> _Problem requirements_: Where the word "type" occurs in a line, return that line.

> _Records supplied_:
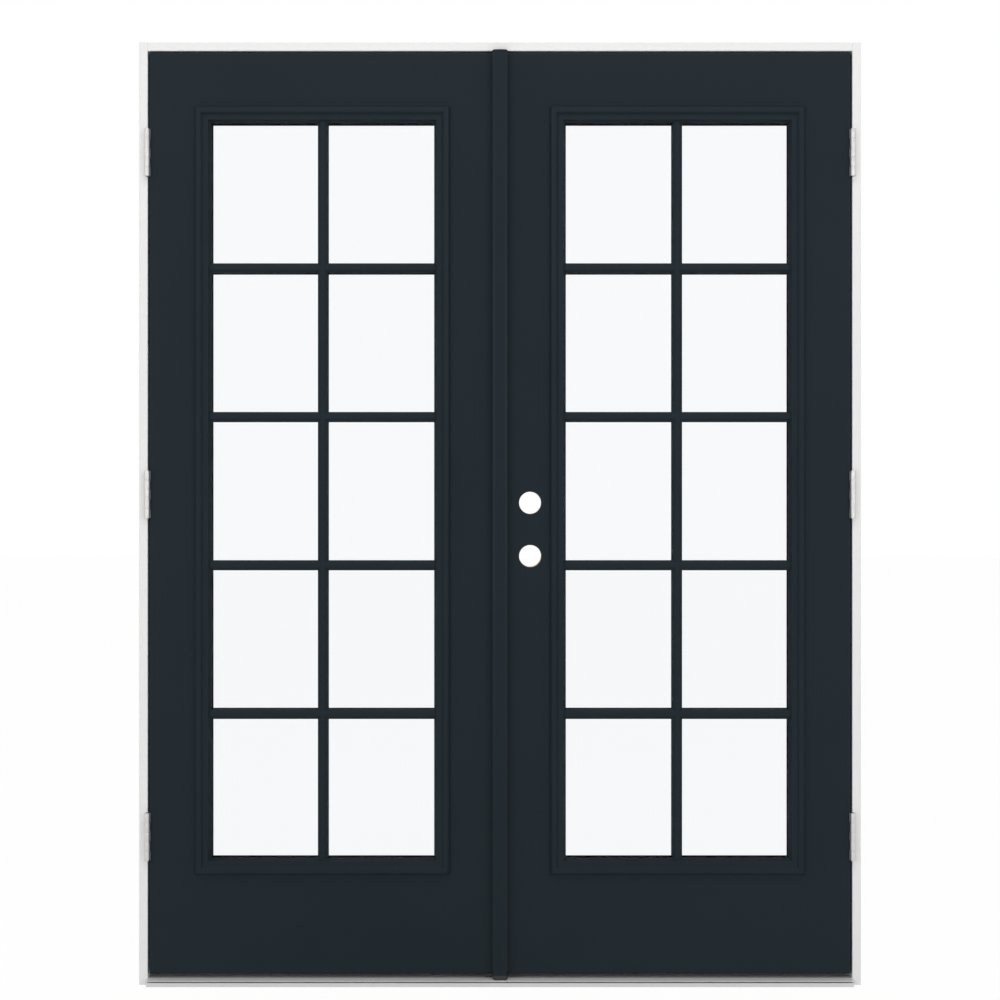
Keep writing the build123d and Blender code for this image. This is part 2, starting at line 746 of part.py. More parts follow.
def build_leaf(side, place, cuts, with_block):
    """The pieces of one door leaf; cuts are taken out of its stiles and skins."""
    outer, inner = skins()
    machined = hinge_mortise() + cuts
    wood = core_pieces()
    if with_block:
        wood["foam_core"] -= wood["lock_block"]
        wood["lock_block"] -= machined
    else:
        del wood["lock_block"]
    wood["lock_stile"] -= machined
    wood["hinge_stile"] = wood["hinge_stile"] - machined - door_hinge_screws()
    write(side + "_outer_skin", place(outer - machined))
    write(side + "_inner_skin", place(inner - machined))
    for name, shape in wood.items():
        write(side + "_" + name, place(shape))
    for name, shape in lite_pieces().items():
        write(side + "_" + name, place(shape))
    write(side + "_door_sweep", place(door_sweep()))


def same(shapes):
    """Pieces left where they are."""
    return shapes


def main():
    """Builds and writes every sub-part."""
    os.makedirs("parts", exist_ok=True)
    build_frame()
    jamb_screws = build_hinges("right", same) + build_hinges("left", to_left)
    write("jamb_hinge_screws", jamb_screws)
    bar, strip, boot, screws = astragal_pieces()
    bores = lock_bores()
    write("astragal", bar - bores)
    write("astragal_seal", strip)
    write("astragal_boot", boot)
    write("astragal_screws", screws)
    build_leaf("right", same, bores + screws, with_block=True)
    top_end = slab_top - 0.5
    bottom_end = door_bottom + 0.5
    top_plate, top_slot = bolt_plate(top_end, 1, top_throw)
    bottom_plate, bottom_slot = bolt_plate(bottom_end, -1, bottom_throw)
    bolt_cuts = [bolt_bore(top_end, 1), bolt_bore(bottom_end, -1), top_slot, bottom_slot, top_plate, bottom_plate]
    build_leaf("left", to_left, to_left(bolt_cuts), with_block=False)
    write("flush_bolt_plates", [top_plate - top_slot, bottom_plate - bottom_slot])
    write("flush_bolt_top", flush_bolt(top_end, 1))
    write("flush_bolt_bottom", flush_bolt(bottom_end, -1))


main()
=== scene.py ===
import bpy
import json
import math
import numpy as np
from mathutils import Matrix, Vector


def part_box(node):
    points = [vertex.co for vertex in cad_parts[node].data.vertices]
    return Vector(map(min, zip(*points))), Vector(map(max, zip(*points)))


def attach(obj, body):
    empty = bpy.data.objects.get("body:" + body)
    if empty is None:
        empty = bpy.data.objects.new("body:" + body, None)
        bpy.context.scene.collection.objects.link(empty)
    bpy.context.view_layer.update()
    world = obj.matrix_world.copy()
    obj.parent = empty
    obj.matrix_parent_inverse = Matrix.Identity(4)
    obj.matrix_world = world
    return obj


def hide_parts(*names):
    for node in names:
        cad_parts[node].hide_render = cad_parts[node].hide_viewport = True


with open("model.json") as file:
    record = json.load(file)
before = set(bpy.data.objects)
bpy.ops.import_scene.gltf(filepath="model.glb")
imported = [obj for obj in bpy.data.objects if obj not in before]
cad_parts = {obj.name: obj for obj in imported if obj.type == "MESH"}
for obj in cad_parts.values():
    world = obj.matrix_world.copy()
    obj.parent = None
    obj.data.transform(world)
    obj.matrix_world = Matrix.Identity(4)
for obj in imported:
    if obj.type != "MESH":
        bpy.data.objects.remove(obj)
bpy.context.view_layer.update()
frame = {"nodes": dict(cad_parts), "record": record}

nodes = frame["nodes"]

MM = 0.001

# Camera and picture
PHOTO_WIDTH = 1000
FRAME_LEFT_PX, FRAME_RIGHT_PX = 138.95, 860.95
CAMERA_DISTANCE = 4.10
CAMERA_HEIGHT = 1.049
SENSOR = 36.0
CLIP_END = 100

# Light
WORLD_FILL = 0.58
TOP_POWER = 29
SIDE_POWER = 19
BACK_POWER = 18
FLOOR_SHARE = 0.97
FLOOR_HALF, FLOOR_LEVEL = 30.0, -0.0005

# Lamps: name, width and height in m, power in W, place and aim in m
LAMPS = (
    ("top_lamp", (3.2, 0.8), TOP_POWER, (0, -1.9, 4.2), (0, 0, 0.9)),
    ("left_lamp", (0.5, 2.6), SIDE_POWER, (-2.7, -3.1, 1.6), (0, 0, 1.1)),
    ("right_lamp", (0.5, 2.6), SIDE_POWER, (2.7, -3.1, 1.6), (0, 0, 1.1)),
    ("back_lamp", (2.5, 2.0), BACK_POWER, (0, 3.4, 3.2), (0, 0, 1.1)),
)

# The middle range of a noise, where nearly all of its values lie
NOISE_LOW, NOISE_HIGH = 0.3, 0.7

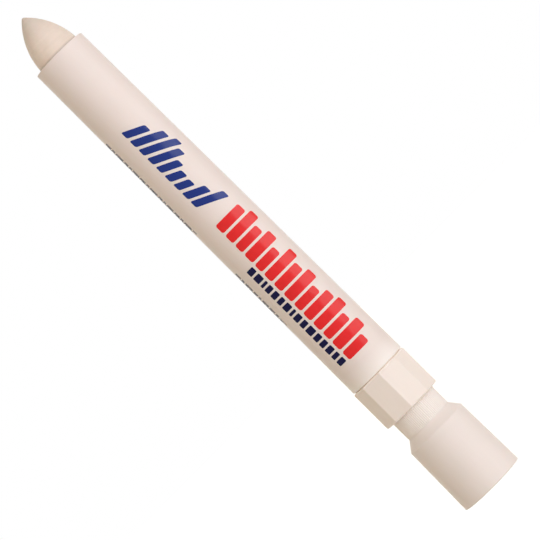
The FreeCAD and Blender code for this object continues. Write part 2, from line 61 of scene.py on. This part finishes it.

> _Solution_:
cad_parts = {obj.name: obj for obj in imported if obj.type == "MESH"}
    if obj.type != "MESH":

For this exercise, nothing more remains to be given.